Medvedev played his role to a T. He guaranteed the regime's continuity and helped Putin avoid violating the constitutional ban on serving more than two consecutive terms. But he did more than that. For Putin's return, Medvedev lengthened the presidential term from four to six years, and should Putin eye a second term in 2018, he could wind up serving as president for 20 years (24 if you count the stint as prime minister when he was still really calling the shots).

Medvedev's signature policy was modernization, but beyond building Skolkovo -- his dubious attempt at fostering a Russian "Silicon Valley" -- he has little to show for it. Indeed, modernization, like many things Medvedev advocated, has been a major disappointment. He called for a serious anti-corruption campaign, but corruption remained pervasive during his tenure, according to Transparency International's surveys. He promised that those responsible for attacks and murders against journalists, activists, and opposition leaders would be investigated and brought to justice; instead, in a case that exemplifies Medvedev's impotence, a lawyer, Sergei Magnitsky, beaten and allegedly murdered in prison for exposing corruption, is being prosecuted posthumously.

By the end of Medvedev's presidency, Russia endowed law enforcement agencies with increased powers and witnessed greater harassment of the opposition and administrative pressure on entrepreneurs (every third prisoner in Russia is a businessman). Shakedowns by police or other state authorities have become a more regular occurrence for many Russians, leading a growing percentage to want to emigrate and along with them record amounts of capital flight. Russia remains heavily dependent on commodities and their export amid dwindling expenditures on social needs and militarization of the budget (one-third of its expenditures go to the "power ministries"). The farcical second trials of oligarchs Mikhail Khodorkovsky and Platon Lebedev took place under Medvedev's watch, and he also passed on the opportunity to pardon both men.

It was under the "liberal" Medvedev that mass fraud took place during the December 2011 parliamentary elections and the March 4 presidential election. The official Duma results gave the party in power, United Russia, 49.3 percent, but reliable exit polls suggest its tally was closer to 35 percent. Similarly, Putin officially got 64 percent of the vote, whereas independent sources claim that he scored below the 50 percent threshold necessary to avoid a runoff.

If anything, Medvedev actually stoked the educated urban population's resentment of the regime with his empty preaching on democracy and freedom. He came to resemble the doddering and impotent Soviet leader Konstantin Chernenko, whose elevation as general secretary of the Communist Party in 1984 following Yuri Andropov's death symbolized a decaying system; people were simply waiting for him to pass from the scene, too. Despite their difference in age, Chernenko and Medvedev both achieved the same result by deepening people's revulsion with the system. At the same time, their impotence led to an erosion of fear, an emotion Putin had used effectively to maintain control during his first eight years in power. That reduction in fear may in fact make a fragile regime even more brittle.

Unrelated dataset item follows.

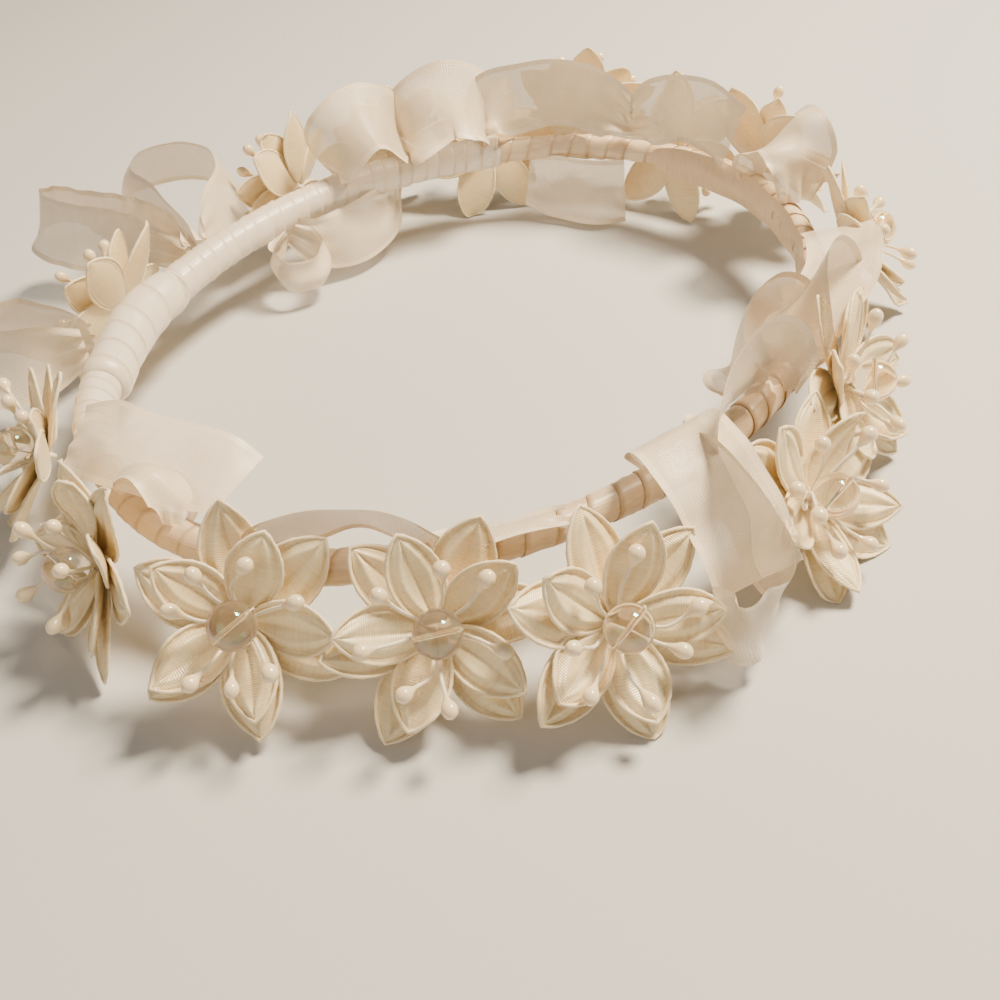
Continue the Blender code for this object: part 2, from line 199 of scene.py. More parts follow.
def add_tube(shape, line, radii, sides, slot=0, tint=0.5, closed=False):
    """A round tube along a line. Its ends are open, unless their radii draw them to a point."""
    line = np.asarray(line, float)
    radii = np.broadcast_to(np.asarray(radii, float), (len(line),))
    if closed:
        ahead = np.roll(line, -1, 0) - np.roll(line, 1, 0)
    else:
        ahead = np.gradient(line, axis=0)
    ahead /= np.linalg.norm(ahead, axis=1)[:, None] + TINY
    side = np.cross(ahead[0], UNALIGNED)
    sides_of, ups = [], []
    for way in ahead:
        side = side - way * side.dot(way)
        side = side / (np.linalg.norm(side) + TINY)
        sides_of.append(side)
        ups.append(np.cross(way, side))
    angles = np.linspace(0, math.tau, sides, endpoint=False)
    ring = (np.array(sides_of)[:, None] * np.cos(angles)[None, :, None]
            + np.array(ups)[:, None] * np.sin(angles)[None, :, None])
    points = line[:, None] + ring * radii[:, None, None]
    run = run_along(line)
    uvs = np.stack(np.broadcast_arrays(angles[None] * radii.max(), run[:, None]), -1)
    rows = len(line)
    quads = grid_faces(rows, sides, close_columns=True)
    if closed:
        last = (rows - 1) * sides
        seam = np.arange(sides)
        after = (seam + 1) % sides
        quads = np.concatenate([quads, np.stack([last + seam, last + after, after, seam], -1)])
    shape.add(points, quads, uvs, tint, slot)


def curve_through(points, per_span):
    """A Catmull-Rom curve through the rows of an array, end points included."""
    points = np.asarray(points, float)
    padded = np.concatenate([2 * points[:1] - points[1:2], points, 2 * points[-1:] - points[-2:-1]])
    made = []
    for index in range(len(points) - 1):
        before, here, there, after = padded[index:index + 4]
        for step in range(per_span):
            t = step / per_span
            made.append(0.5 * (2 * here + (there - before) * t
                               + (2 * before - 5 * here + 4 * there - after) * t ** 2
                               + (3 * here - before - 3 * there + after) * t ** 3))
    made.append(points[-1])
    return np.array(made)


def unit(vectors):
    vectors = np.asarray(vectors, float)
    return vectors / (np.linalg.norm(vectors, axis=-1, keepdims=True) + TINY)


def run_along(line):
    """Distance of each point of a line from its first, along the line."""
    steps = np.linalg.norm(np.diff(line, axis=0), axis=1)
    return np.concatenate([[0], np.cumsum(steps)])


def soft_noise(along, across, seed, waves=5):
    """A smooth, repeatable ripple over two coordinates, from a few seeded sine waves. Most of it
    lies between -1 and 1."""
    rng = np.random.default_rng(seed)
    total = 0
    for _ in range(waves):
        a, b = rng.normal(0, 1, 2)
        total = total + np.sin(a * along + b * across + rng.uniform(0, math.tau))
    return total / math.sqrt(waves)


# ---------------------------------------------------------------- materials

# Sockets of a colour mix node, which share their names with its other kinds.
MIX_LOW, MIX_HIGH, MIX_RESULT = 6, 7, 2

# A band wave of scale 1 repeats each tau / 20 of its coordinate.
WAVE_SCALE_PER_PITCH = 0.314

# Distance between the organza's threads, and how much more of the light they stop.
ORGANZA_PITCH = 0.42 * MM
THREAD_COVER = 0.34

# Satin's colour is its painted sheen streaks times their strength, plus its tint less the tint's
# middle.
SHEEN_STREAK_STRENGTH = 0.9
TINT_MIDDLE = 0.45


def node_tree(name):
    """A new material, its node tree and its shader node."""
    material = bpy.data.materials.new(name)
    material.use_nodes = True
    tree = material.node_tree
    return material, tree, tree.nodes["Principled BSDF"]


def put(tree, kind, **settings):
    """A new node, with its inputs and properties set by name."""
    node = tree.nodes.new(kind)
    for key, value in settings.items():
        if key in node.inputs.keys():
            node.inputs[key].default_value = value
        else:
            setattr(node, key, value)
    return node


def set_inputs(node, **values):
    """Sets inputs by name, with an underscore for each space in the name."""
    for key, value in values.items():
        node.inputs[key.replace("_", " ")].default_value = value


def colour_mix(tree, factor, low, high):
    """A colour between low and high, by a factor from 0 to 1."""
    mix = put(tree, "ShaderNodeMix", data_type="RGBA")
    mix.inputs[MIX_LOW].default_value = (*low, 1)
    mix.inputs[MIX_HIGH].default_value = (*high, 1)
    tree.links.new(factor, mix.inputs[0])
    return mix.outputs[MIX_RESULT]


def stretched_noise(tree, scale_across, scale_along, detail=2.0):
    """Noise on the weave UVs, in features per metre across and along."""
    uv = put(tree, "ShaderNodeUVMap", uv_map="weave")
    mapping = put(tree, "ShaderNodeMapping", Scale=(scale_across, scale_along, 1))
    noise = put(tree, "ShaderNodeTexNoise", Scale=1.0, Detail=detail)
    tree.links.new(uv.outputs[0], mapping.inputs[0])
    tree.links.new(mapping.outputs[0], noise.inputs["Vector"])
    return noise.outputs["Fac"]


def rib_wave(tree, pitch, direction="Y"):
    """Fine parallel ribs on the weave UVs, about one pitch in metres apart."""
    uv = put(tree, "ShaderNodeUVMap", uv_map="weave")
    wave = put(tree, "ShaderNodeTexWave", wave_type="BANDS", bands_direction=direction,
               Scale=WAVE_SCALE_PER_PITCH / pitch, Distortion=1.2)
    set_inputs(wave, Detail_Scale=0.6)
    tree.links.new(uv.outputs[0], wave.inputs["Vector"])
    return wave.outputs["Fac"]


def add_bump(tree, shader, height, distance, strength, under=None):
    """A bump from a height, over the one under it, into the shader where there is one."""
    bump = put(tree, "ShaderNodeBump", Strength=strength, Distance=distance)
    tree.links.new(height, bump.inputs["Height"])
    if under is not None:
        tree.links.new(under, bump.inputs["Normal"])
    if shader is not None:
        tree.links.new(bump.outputs[0], shader.inputs["Normal"])
    return bump.outputs[0]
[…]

On foreign policy, Medvedev's presence in the Kremlin allowed Washington to go ahead with the reset, a policy largely unthinkable had Putin remained president. Obama saw restoring the Moscow-Washington relationship that soured at the end of George W. Bush's administration as a top priority and consequently spoke or met with Medvedev more than almost any other world leader. The reset policy overlooked the fact that the Russian system, notwithstanding the softer Medvedev facade, had not changed; this reality has become more apparent in the past year over differences on Syria, missile defense, and human rights. Moreover, one shouldn't forget that the August 2008 Russia-Georgia war happened on Medvedev's watch, and Moscow's annexation of the Georgian regions of South Ossetia and Abkhazia reflects its continuing neo-imperialist tradition. It should have been obvious to all much earlier that Medvedev's liberal, pro-Western image was more fiction than fact.

Many in Russia hoped that Medvedev represented a real change from Putin and Putinism. Russian opposition leaders even accepted Medvedev's invitation to discuss democratization after the December 2011 protests. Human rights leaders were cautiously willing to see whether progress was possible, and they were willing to lend their participation to the presidential Civil Society and Human Rights Council. At least four members of this presidential council have no intention of continuing to serve under Putin, according to its chairman, Mikhail Fedotov.

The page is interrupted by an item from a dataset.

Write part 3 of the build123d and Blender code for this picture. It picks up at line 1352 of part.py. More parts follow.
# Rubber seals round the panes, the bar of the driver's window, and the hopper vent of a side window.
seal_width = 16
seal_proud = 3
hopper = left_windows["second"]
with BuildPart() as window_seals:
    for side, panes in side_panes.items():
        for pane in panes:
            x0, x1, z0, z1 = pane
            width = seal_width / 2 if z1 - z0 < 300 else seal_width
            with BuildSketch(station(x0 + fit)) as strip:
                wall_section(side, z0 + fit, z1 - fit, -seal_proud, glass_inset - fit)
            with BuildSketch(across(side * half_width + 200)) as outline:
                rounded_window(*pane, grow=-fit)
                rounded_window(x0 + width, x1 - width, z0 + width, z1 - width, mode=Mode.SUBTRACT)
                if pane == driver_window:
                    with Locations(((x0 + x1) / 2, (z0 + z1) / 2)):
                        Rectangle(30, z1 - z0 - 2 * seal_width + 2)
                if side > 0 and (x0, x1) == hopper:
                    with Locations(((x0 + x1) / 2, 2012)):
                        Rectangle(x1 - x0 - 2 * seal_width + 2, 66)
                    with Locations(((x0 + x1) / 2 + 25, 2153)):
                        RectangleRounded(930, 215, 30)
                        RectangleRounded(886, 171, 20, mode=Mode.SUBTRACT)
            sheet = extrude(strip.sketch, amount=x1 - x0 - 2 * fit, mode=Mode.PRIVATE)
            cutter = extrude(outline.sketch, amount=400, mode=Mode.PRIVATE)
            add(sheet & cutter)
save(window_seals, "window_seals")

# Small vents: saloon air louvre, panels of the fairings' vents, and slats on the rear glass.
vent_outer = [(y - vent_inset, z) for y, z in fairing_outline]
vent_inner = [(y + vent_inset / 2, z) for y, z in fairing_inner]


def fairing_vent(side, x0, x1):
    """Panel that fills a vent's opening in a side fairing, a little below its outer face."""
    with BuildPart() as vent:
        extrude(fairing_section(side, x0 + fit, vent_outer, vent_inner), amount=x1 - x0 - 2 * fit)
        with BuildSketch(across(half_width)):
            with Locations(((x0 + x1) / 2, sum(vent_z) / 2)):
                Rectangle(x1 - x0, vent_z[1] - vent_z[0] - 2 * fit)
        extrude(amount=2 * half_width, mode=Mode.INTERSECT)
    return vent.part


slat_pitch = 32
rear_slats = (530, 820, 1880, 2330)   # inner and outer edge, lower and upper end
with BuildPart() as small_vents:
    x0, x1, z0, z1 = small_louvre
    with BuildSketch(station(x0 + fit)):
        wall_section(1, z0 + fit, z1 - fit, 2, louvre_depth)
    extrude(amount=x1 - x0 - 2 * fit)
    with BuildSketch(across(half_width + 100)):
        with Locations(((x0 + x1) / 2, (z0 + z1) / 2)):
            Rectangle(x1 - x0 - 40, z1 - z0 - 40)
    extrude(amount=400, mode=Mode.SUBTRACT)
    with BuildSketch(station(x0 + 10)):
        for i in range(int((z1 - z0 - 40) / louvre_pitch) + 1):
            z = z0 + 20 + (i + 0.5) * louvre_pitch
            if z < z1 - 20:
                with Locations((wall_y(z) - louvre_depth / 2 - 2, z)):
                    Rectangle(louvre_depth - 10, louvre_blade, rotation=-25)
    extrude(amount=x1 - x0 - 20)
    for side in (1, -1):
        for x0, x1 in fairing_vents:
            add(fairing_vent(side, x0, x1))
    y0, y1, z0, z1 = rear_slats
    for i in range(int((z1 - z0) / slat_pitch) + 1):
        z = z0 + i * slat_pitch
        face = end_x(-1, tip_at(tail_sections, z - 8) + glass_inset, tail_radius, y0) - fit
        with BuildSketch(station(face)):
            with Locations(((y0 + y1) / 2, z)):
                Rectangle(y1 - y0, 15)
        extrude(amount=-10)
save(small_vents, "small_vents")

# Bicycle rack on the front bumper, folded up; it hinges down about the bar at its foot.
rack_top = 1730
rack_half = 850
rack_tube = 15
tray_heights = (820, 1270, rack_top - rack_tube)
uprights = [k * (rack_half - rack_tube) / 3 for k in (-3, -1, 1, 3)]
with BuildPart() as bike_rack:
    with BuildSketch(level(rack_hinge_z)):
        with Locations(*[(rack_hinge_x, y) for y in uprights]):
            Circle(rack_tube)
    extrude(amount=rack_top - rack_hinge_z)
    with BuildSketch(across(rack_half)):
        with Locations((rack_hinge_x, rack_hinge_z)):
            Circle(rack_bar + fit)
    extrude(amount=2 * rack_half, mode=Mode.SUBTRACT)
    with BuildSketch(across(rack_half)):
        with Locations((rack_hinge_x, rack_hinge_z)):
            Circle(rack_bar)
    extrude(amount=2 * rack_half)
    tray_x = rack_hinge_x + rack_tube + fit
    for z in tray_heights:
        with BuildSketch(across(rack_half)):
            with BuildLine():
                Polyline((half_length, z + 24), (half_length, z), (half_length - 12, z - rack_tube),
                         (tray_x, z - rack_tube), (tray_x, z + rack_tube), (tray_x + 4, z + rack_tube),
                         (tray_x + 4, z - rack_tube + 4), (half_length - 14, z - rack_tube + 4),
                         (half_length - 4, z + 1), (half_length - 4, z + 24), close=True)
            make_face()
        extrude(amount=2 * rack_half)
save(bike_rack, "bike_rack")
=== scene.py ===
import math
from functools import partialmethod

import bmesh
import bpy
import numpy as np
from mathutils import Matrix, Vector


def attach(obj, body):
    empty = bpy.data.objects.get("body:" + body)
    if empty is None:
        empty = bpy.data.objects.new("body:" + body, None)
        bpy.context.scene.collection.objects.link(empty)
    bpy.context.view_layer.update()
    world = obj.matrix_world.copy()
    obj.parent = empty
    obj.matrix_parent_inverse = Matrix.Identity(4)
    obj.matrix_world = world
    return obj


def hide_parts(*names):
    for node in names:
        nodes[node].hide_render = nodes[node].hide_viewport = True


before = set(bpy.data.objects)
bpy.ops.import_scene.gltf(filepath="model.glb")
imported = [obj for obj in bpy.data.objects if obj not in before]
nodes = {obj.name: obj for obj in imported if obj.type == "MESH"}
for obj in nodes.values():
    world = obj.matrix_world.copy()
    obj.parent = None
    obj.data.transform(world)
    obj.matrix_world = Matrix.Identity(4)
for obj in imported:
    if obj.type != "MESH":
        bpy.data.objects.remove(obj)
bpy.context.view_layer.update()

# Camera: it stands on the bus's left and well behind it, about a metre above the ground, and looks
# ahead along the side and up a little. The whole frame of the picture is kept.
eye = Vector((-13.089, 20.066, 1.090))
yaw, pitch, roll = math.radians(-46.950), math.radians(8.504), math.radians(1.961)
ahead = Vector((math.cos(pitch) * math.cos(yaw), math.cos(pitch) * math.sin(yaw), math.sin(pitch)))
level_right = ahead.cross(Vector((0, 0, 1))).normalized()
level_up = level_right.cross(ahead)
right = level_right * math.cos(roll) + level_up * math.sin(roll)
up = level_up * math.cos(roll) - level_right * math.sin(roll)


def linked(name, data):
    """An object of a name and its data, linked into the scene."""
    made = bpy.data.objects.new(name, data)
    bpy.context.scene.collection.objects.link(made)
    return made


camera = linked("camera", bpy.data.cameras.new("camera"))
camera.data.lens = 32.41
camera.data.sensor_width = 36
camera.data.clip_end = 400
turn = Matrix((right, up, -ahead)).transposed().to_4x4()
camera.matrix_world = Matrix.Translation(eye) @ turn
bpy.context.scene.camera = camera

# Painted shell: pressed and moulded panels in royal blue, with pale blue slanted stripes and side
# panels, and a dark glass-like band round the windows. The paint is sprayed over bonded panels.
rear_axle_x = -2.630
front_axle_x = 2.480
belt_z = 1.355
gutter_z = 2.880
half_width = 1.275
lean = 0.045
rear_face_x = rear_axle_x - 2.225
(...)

In the West, quite a few were enchanted by the new Kremlin tenant. One of the most astute observers of Russia, Zbigniew Brzezinski, in his book Strategic Vision: America and the Crisis of Global Power, described Medvedev as "the most prominent spokesman for the modernization-democratization school of thought" and noted Medvedev's understanding of the need for democratization as a "milestone in Russia's political evolution." Other observers, including some in the U.S. government, offered gushing praise of Medvedev, attributing great significance to his pronouncements on modernization and anti-corruption.

More recently, Medvedev set his admirers straight. "In my views, I've never been a liberal," he announced after accepting an offer to lead the United Russia party, essentially admitting that he had been lying not only to his Western interlocutors, but to his citizens as well. Medvedev became a convenient excuse for some who wanted to reconcile or do business with the Kremlin. In reality, his hollow rhetoric legitimized the reality of Russian authoritarianism and helped the Russian political elite and business oligarchs interact with the West.

In moving to the prime minister's position, Medvedev will remain a footnote in history. At least now, however, the West and those inside Russia waiting for Medvedev to begin real change can stop pretending and hoping. Putin's formal return to the Kremlin lays bare the real Russian system of one-man rule we've in fact been dealing with for the past dozen years.

The end of Medvedev's phony liberal presidency is likely to force the Kremlin to rely more on repressive mechanisms and stoke nationalism. This, in turn, is likely to produce rising frustration and anger within society and possibly spark political upheaval; already, more labor strikes have occurred in Russia this year than all of last year. Disappointment with Medvedev is apt to kill the false hope that change would emanate from the top in Russia. At the same time, pressure from below could lead to unforeseen circumstances not unlike those witnessed recently in the Arab world.

As Medvedev relinquishes formal power, he leaves his country demoralized. Under his presidency, the regime became more corrupt and discredited, while the country stagnated. The one bright spot is that the Russian people have displayed an awakening, a growing desire to demand accountability from their government. Sunday's demonstration involved tens of thousands of protesters; hundreds were arrested and brutally assaulted by massive security forces in the latest evidence that the regime is losing legitimacy. The crackdown, which aptly occurred on Medvedev's last day in office, raises more questions about the sustainability of the system. The protesters' readiness to confront the authorities proves that Russia is entering turbulent times.

In preparing for his departure, Medvedev said, "Everybody should relax: This" -- his tandem with Putin -- "is for a long time." Such cocky sentiments suggest that neither he nor his boss has learned any lessons from their time in the Kremlin, let alone any lessons from Russia's long history.